L’ibrido Dalla è dunque una sorta di terza figura, terzo modello nell’immaginario storico del fare grandi canzoni italiane; non stupisce, dunque, che sia diventato, proprio negli ultimi dieci anni, cioè dopo la sua improvvisa scomparsa il primo marzo del 2012 a 69 anni soltanto, la figura musicale di riferimento, l’artista d’ispirazione e d’adorazione di tanta parte del nuovo pop italiano, cioè di quella generazione di cantautori nati per necessità discografica già ibridi, quelli cioè che come quelli di prima e più di prima rifiutano programmaticamente la definizione di “cantautore” pur andando a generare una nuova leva di cantautori e preferendo far parte di un genere formalmente altro, che abbiamo finito col chiamare itpop.
Un gran numero di itpopper, dunque, elegge Lucio Dalla come nome d’elezione a cui ispirarsi nel panorama del pop classico italiano e fa di più: non solo si affida a lui pensando al passato ma, con lui, anche tutto al suo più ampio universo artistico e ai frutti discografici di una sorta di factory fantasma che anziché starsene a New York aveva scelto l’Osteria da Vito a Bologna, dietro la via Paolo Fabbri di Francesco Guccini, come proprio quartier generale. È lì che Lucio Dalla creò infatti gli Stadio (i suoi Velvet Underground, le sue Stelle di Mario Schifano) e in cui lesse per la prima volta i testi di Luca Carboni aiutando di fatto il primo vero itpopper ante litteram a nascere e fiorire.

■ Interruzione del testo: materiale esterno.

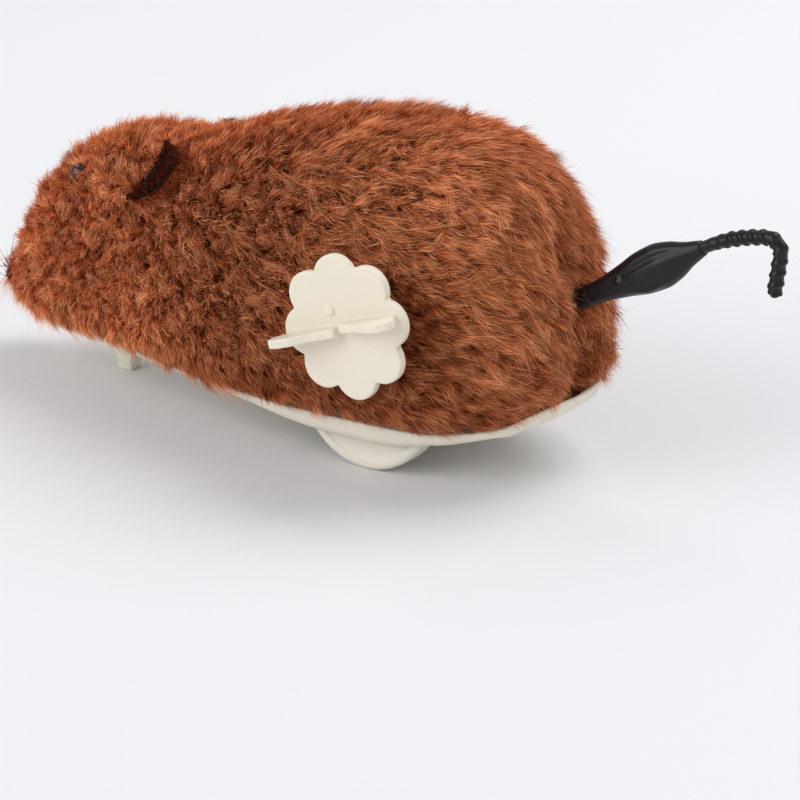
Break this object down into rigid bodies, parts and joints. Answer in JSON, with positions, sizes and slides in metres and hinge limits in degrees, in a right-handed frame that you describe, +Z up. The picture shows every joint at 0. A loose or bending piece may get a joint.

Non solo Dalla ha saputo musicalmente intercettare il sound a venire, da quel rap prima del rap di Come è profondo il mare di cui si diceva quassù, fino alla proto techno di pezzi come Washington o Liberi – aveva un debole dichiarato per la figura del dj – ma è riuscito a costruire, anche nella parola, una canzone aperta, in cui la risposta, il viaggio del fruitore, fosse centrale quanto se non assai di più della parola emessa, resa nota da chi la scrive.
In questo senso metà della canzone non solo è dell’ascoltatore ma è fatta per lui, costruita per lui, e dunque è per vocazione già pop. Una canzone fatta per incontrarsi, magari ballare, desiderarsi, magari amare, una canzone che faccia cioè quello che una canzone deve fare, ben prima di essere parola politica, voce di parte, espressione di schieramento. Una canzone per tutti, almeno in linea di principio, una canzone che non rinunci al gusto, all’evocazione e alla necessità del piacere.